Cash pork was up Monday and Tuesday by +0.88 and +0.24. Today's morning report was +0.63. We are not calling a seasonal low in pork yet but the lack of consistent declines in recent days is one positive point.
February Lean Hog Seasonal: We monitor seasonal price trends but are not tied to them. The seasonal for hog futures, not cash hogs, is for a rally from November 6 to November 25 then sharp break into December 17. That becomes the final major low. After a minor rally to January 5 then minor break to January 11 this contract then rallies into expiration. If you are looking at this year's price action our moderate October 25 to November 7 rally would be the first step. We would therefore be on the second step to major lows right now if this seasonal holds.
Lean hog futures filled the upside gap last week and tested the 50% retracement mark at 71.80 via the February. It failed to break that 50% point though and is now trying to see if there is interest at lower prices, 68 - 70. For now, this lower price range is not showing much volume (interest). There are now four open upside gaps on the intraday chart. We see 70.80 from the 12/4 close, 75.05 from 11/20, 78.60 from 9/28 and 80.90 from 9/20.

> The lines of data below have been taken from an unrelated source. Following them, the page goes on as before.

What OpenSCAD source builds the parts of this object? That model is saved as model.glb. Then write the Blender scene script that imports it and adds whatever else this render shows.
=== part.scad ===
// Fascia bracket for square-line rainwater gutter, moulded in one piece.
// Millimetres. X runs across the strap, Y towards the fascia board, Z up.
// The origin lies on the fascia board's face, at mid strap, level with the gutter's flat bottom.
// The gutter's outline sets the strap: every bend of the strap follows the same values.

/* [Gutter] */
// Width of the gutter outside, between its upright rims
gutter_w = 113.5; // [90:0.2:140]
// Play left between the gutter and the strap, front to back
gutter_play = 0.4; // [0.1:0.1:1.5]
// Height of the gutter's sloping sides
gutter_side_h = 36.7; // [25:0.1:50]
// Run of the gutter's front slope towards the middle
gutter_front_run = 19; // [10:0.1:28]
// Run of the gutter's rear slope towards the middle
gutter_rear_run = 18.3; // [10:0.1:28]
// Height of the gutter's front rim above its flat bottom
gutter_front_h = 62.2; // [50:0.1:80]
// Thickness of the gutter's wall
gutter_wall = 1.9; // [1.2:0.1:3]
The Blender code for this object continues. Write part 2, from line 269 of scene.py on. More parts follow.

Summary: The Smithfield news is positive for the long term but these are not breeding facilities, only grow-outs from our understanding. But it is a positive sign for an industry that has seen light breeding herd liquidation offset by gains in pigs per litter. There is no positive news that we can hold onto and suggest the bear move is over. Seasonal pressure is still ahead for cash markets. The only argument is that futures are simply too low. February is holding a discount to last year's unnaturally low February. It is also a sharp -23% from the last normal February trade from 2022. We still estimate a $72 expiration for the December but that is not a high confidence claim. Please use a risk order in place if you are trading this market from any direction...Rich Nelson
Working Trades:
(11/15) Sold February 66 hog put 1.90, risk 3.80, objective 0. Closed 1.80.
(11/30) Sold February 66 hog put 1.45, risk 3.80, objective 0. Closed 1.80.